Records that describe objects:
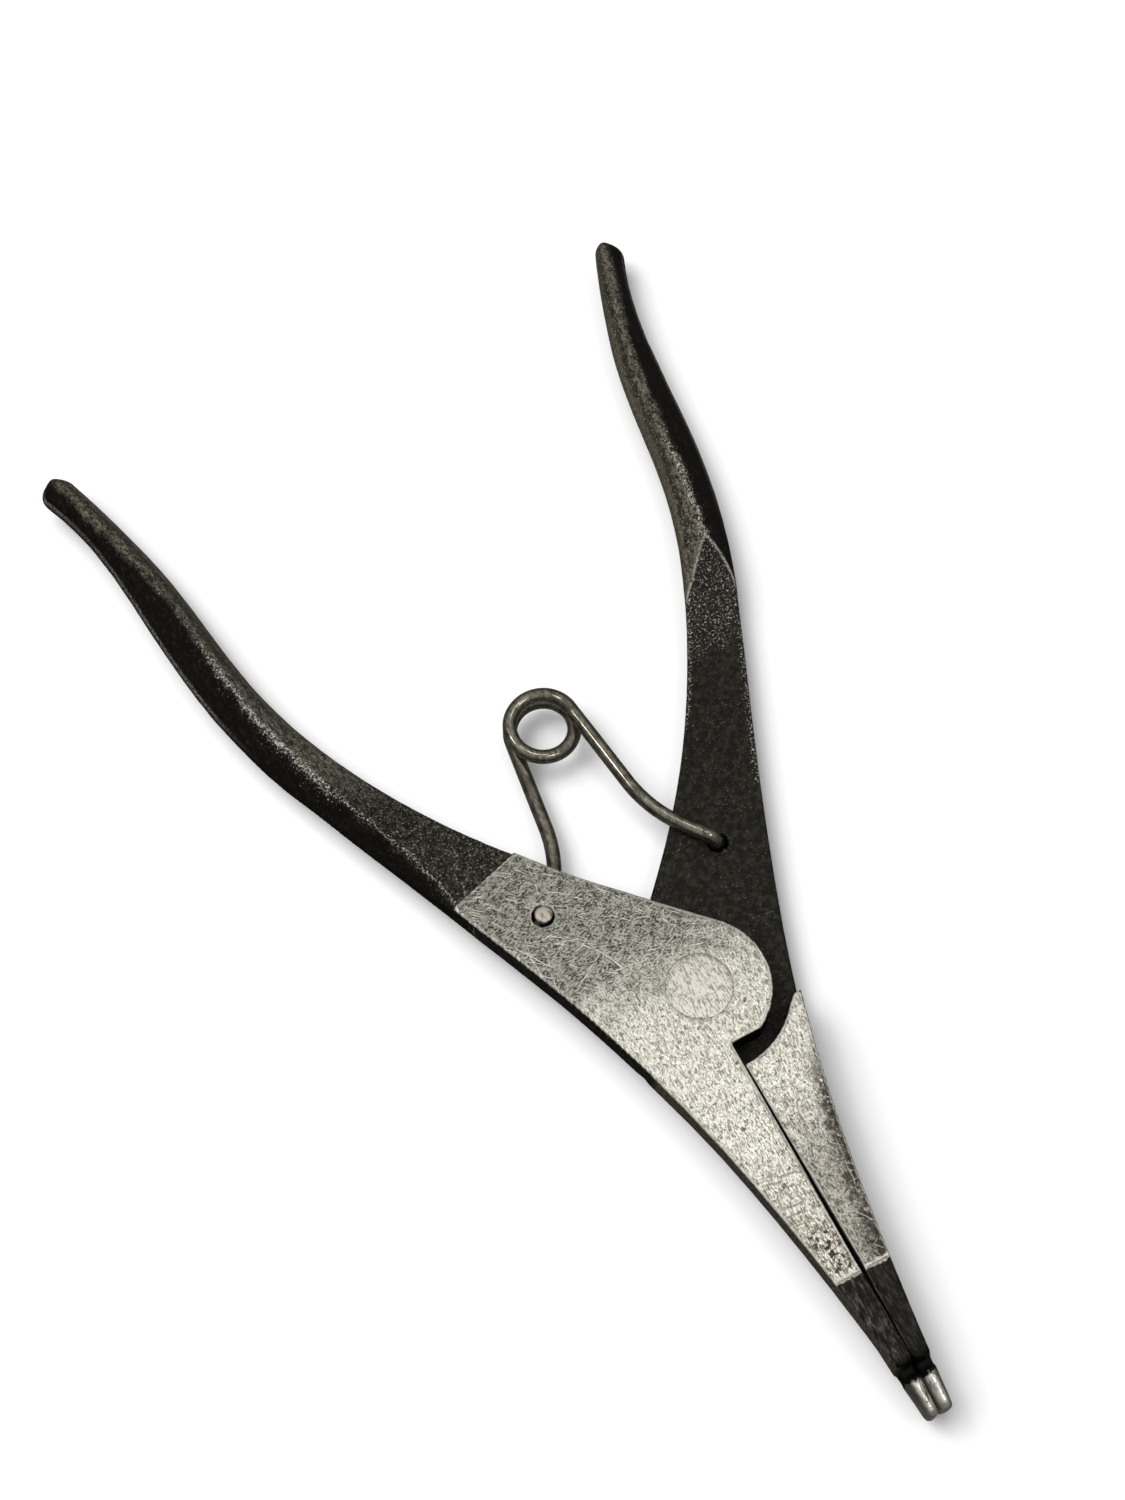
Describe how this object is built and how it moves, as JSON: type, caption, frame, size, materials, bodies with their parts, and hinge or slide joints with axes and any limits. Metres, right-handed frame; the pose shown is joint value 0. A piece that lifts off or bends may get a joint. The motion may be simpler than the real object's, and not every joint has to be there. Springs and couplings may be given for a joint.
{
  "type": "retaining ring pliers",
  "caption": "Lock-ring pliers with lapped forged levers on a flush rivet: squeezing the handles spreads the slender jaws, and a wire torsion spring closes them.",
  "frame": {"origin": "the pivot axis at the back ground face, on which the tool lies", "axes": "+Y from the pivot towards the handles, -Y towards the jaw tips, +Z out of the front ground face along the pivot axis, +X towards the back lever's handle"},
  "size_m": [0.1204, 0.2165, 0.0117],
  "materials": {
    "forged_steel": "forged dark scale, with the joint and jaws ground bright and worn",
    "rivet_steel": "ground flush, scratched and worn",
    "spring_steel": "bare drawn wire, dulled and oily"
  },
  "bodies": {
    "front_lever": {"front_lever": "forged_steel", "pivot_rivet": "rivet_steel"},
    "back_lever": {"back_lever": "forged_steel"},
    "spring_arm_front": {"spring_front_half": "spring_steel"},
    "spring_arm_back": {"spring_back_half": "spring_steel"}
  },
  "joints": [
    {"name": "jaw_hinge", "type": "hinge", "parent": "front_lever", "child": "back_lever", "pos_m": [0, 0, 0.00585], "axis": [0, 0, 1], "range_deg": [0, 20], "stiffness_Nm_per_rad": 1.2, "springref_deg": -20.05},
    {"name": "spring_front_pivot", "type": "hinge", "parent": "front_lever", "child": "spring_arm_front", "pos_m": [-0.0165, 0.0225, 0.00585], "axis": [0, 0, 1], "range_deg": [0, 18]},
    {"name": "coil_wind", "type": "hinge", "parent": "spring_arm_front", "child": "spring_arm_back", "pos_m": [0, 0.0553, 0.00585], "axis": [0, 0, 1], "range_deg": [-15, 0]}
  ],
  "couplings": [
    {"joint": "spring_front_pivot", "follows": "jaw_hinge", "ratio": 0.853},
    {"joint": "coil_wind", "follows": "jaw_hinge", "ratio": -0.705}
  ]
}
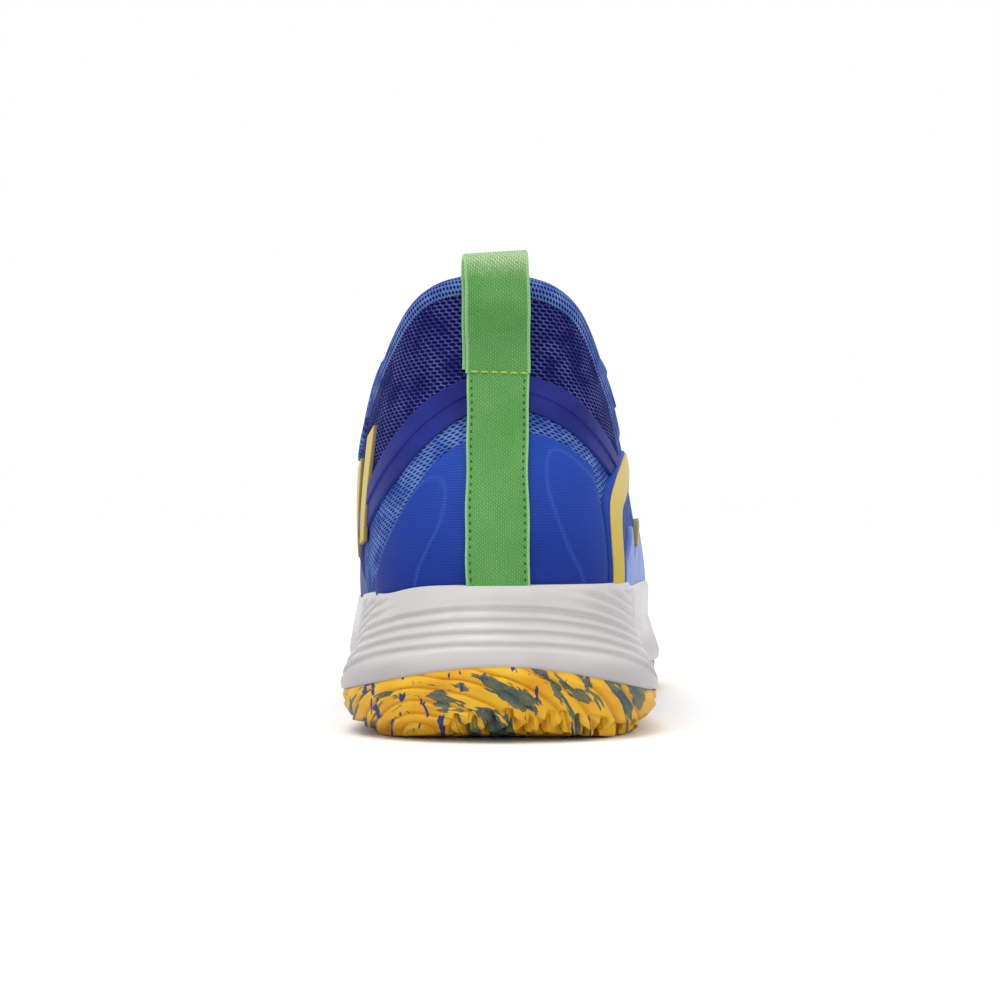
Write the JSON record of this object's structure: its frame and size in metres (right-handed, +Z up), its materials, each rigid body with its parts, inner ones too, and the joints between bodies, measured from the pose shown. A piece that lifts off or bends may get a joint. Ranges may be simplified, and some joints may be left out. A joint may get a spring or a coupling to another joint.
{
  "type": "court shoe",
  "caption": "Low-cut laced court shoe for the right foot with a padded collar, a tongue, a heel pull loop, a cushioned cup midsole and a wrapped gum rubber outsole.",
  "frame": {"origin": "on the floor, at the middle of the shoe's length and width", "axes": "+Y towards the toe, +X towards the outer side of the foot, +Z up"},
  "size_m": [0.0974, 0.2958, 0.1142],
  "materials": {
    "gum_rubber": "matt moulded rubber with grey-blue and navy marbling",
    "blue_plastic": "matt",
    "white_foam": "satin moulded foam",
    "green_gel": "matt gel foam",
    "grey_board": "matt fibre board",
    "grey_foam": "open-cell foam",
    "lining_fabric": "brushed knit",
    "light_mesh": "coarse air mesh",
    "navy_mesh": "open spacer mesh",
    "royal_film": "satin bonded film",
    "dark_film": "satin moulded film",
    "yellow_film": "satin bonded film",
    "green_webbing": "woven twill webbing",
    "lace_fabric": "braided"
  },
  "bodies": {
    "shoe": {"outsole_heel": "gum_rubber", "outsole_forefoot": "gum_rubber", "torsion_plate": "blue_plastic", "midsole": "white_foam", "heel_cushion_insert": "green_gel", "forefoot_cushion_insert": "green_gel", "lasting_board": "grey_board", "quarter_outer": "light_mesh", "quarter_inner": "light_mesh", "vamp": "light_mesh", "rear_collar_panel": "navy_mesh", "lining": "lining_fabric", "collar_foam": "grey_foam", "collar_rim": "light_mesh", "heel_counter": "blue_plastic", "toe_puff": "blue_plastic", "toe_cap_overlay": "royal_film", "forefoot_overlay_outer": "royal_film", "forefoot_overlay_inner": "royal_film", "eyestay_outer": "royal_film", "eyestay_inner": "royal_film", "heel_counter_overlay": "royal_film", "arc_band_outer": "dark_film", "arc_band_inner": "dark_film", "stripe_outer": "yellow_film", "bar_inner_rear": "yellow_film", "bar_inner_front": "yellow_film", "heel_strap": "green_webbing", "lace": "lace_fabric"},
    "pull_loop": {"pull_loop": "green_webbing"},
    "tongue": {"tongue_shell": "navy_mesh", "tongue_foam": "grey_foam", "tongue_lining": "lining_fabric", "tongue_label": "yellow_film"},
    "sockliner": {"sockliner_foam": "grey_foam", "sockliner_cover": "lining_fabric"}
  },
  "joints": [
    {"name": "pull_loop_fold", "type": "hinge", "parent": "shoe", "child": "pull_loop", "pos_m": [-0.0014, -0.13817, 0.08681], "axis": [1, 0, 0], "range_deg": [0, 75], "stiffness_Nm_per_rad": 0.005},
    {"name": "tongue_pivot", "type": "hinge", "parent": "shoe", "child": "tongue", "pos_m": [0, 0.0659, 0.0575], "axis": [1, 0, 0], "range_deg": [0, 12], "stiffness_Nm_per_rad": 0.3, "springref_deg": -5.73},
    {"name": "sockliner_lift", "type": "hinge", "parent": "shoe", "child": "sockliner", "pos_m": [0, 0.1285, 0.0275], "axis": [-1, 0, 0], "range_deg": [0, 5]}
  ]
}
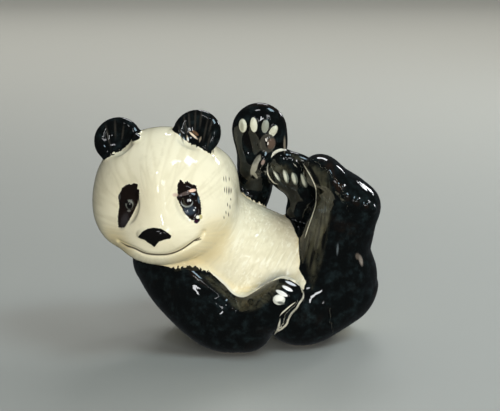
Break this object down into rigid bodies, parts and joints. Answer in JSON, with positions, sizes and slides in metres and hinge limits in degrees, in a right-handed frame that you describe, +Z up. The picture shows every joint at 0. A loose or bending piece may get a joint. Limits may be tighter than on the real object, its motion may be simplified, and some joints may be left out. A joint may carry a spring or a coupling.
{
  "type": "panda figurine",
  "caption": "Glazed ceramic figurine of a panda lying on its back, with its head turned to the front, one paw on its belly and the other paw raised to its feet.",
  "frame": {"origin": "centre of the figurine's bounding box, on the plane of its flattened underside", "axes": "+X to the viewer's right, from the head towards the rump; +Y away from the viewer; +Z up"},
  "size_m": [0.1416, 0.0874, 0.1175],
  "materials": {
    "glazed_ceramic": "clear glossy glaze over hand-painted cream and black"
  },
  "bodies": {
    "root": {"panda_figurine": "glazed_ceramic"}
  },
  "joints": []
}
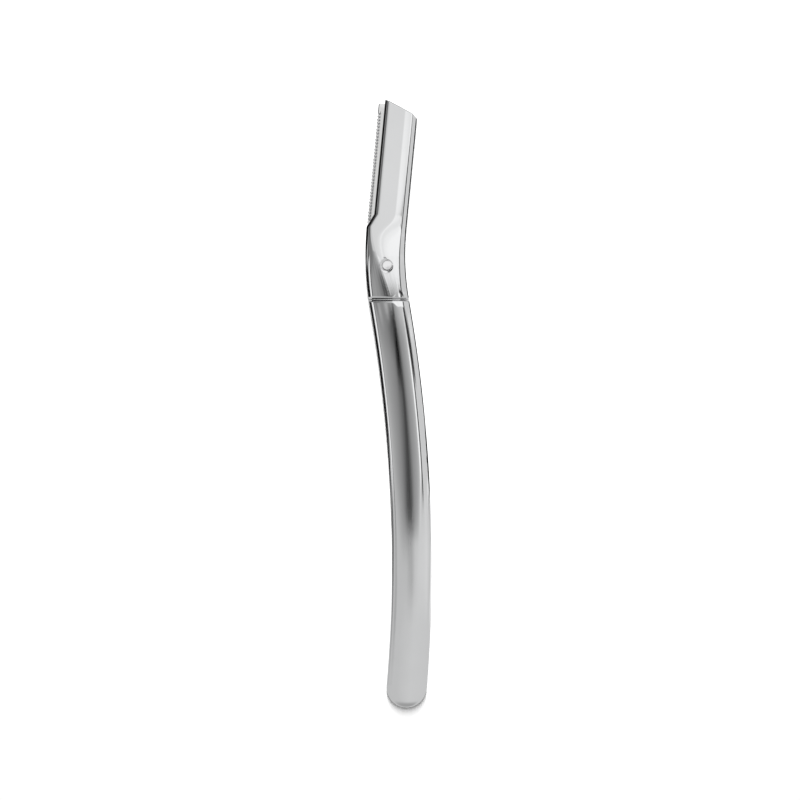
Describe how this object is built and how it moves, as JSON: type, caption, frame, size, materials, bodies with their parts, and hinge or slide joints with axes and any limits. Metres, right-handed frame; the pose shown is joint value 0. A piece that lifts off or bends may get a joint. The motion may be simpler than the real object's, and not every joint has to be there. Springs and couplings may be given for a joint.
{
  "type": "eyebrow razor",
  "caption": "Slim metal brow razor: bowed handle with a round end, leaning head plate, comb-guarded blade that slides out at the tip, push-button release.",
  "frame": {"origin": "on the flat back, on the bar's centre line at the middle of the handle's sideways bow", "axes": "+Y along the handle towards the head, +Z out of the polished face, +X to the right seen from the front, away from the comb"},
  "size_m": [0.0159, 0.1461, 0.0053],
  "materials": {
    "polished_shell": "mirror polished plating",
    "polished_button": "polished, flat top",
    "collar": "polished, in the shade of the groove",
    "blade_steel": "ground stainless strip",
    "guard_steel": "bright stamped stainless sheet",
    "inner_steel": "plain machined steel",
    "spring_steel": "dark tempered strip"
  },
  "bodies": {
    "razor": {"handle": "polished_shell", "seam_collar": "collar", "tang": "inner_steel", "tang_pins": "inner_steel", "head_front": "polished_shell", "head_back": "polished_shell", "head_screws": "inner_steel", "lever_pin": "inner_steel", "lever_spring": "spring_steel"},
    "button": {"release_button": "polished_button"},
    "lever": {"clamp_lever": "inner_steel"},
    "cartridge": {"blade": "blade_steel", "comb_guard": "guard_steel", "blade_spine": "inner_steel", "spine_rivets": "inner_steel"}
  },
  "joints": [
    {"name": "button_press", "type": "slide", "parent": "razor", "child": "button", "axis": [0, 0, -1], "range_m": [0, 0.0004], "stiffness_N_per_m": 2500, "springref_m": -0.0004, "deforming": ["lever_spring"]},
    {"name": "lever_rock", "type": "hinge", "parent": "razor", "child": "lever", "pos_m": [-0.00588, 0.0766, 0.00287], "axis": [1, 0, 0], "range_deg": [0, 4.2]},
    {"name": "blade_slide", "type": "slide", "parent": "razor", "child": "cartridge", "axis": [0.0958, 0.9954, 0], "range_m": [0, 0.03]}
  ],
  "couplings": [
    {"joint": "lever_rock", "follows": "button_press", "rad_per_m": 181.82}
  ]
}
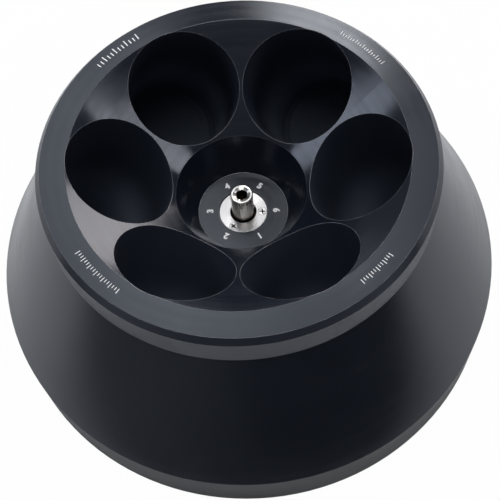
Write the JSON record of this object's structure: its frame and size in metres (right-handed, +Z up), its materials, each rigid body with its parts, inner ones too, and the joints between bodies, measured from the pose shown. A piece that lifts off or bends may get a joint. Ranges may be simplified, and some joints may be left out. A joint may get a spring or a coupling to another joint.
{
  "type": "fixed angle rotor",
  "caption": "Fixed angle centrifuge rotor: a dark conical body with slanted bottle bores round a steel hub ring and a captive hexagon socket clamp screw.",
  "frame": {"origin": "centre of the base plane, on the rotor's axis of rotation", "axes": "+Z up along the axis of rotation; +X towards the bottle bore marked 6"},
  "size_m": [0.293, 0.293, 0.132],
  "materials": {
    "black_anodised": "satin black anodised",
    "stainless": "turned stainless steel",
    "tool_steel": "ground hardened steel",
    "black_screw": "blackened steel",
    "nickel": "nickel plated magnet"
  },
  "bodies": {
    "rotor": {"rotor_body": "black_anodised", "hub_sleeve": "tool_steel", "retaining_ring": "stainless", "ring_screw_1": "stainless", "ring_screw_2": "stainless", "ring_screw_3": "stainless", "hub_screw_1": "black_screw", "hub_screw_2": "black_screw", "hub_screw_3": "black_screw", "code_magnet_1": "nickel", "code_magnet_2": "nickel"},
    "lift_washer": {"thrust_washer": "tool_steel"},
    "clamp": {"clamp_screw": "stainless", "washer_snap_ring": "tool_steel"}
  },
  "joints": [
    {"name": "clamp_lift", "type": "slide", "parent": "rotor", "child": "lift_washer", "axis": [0, 0, 1], "range_m": [0, 0.0016]},
    {"name": "clamp_turn", "type": "hinge", "parent": "lift_washer", "child": "clamp", "pos_m": [0, 0, 0.085], "axis": [0, 0, 1], "continuous": true}
  ]
}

EXERCISE DETAILS: How many lines in the listing above contain "from"? Answer with the number alone.

SOLUTION TO THIS EXERCISE: 5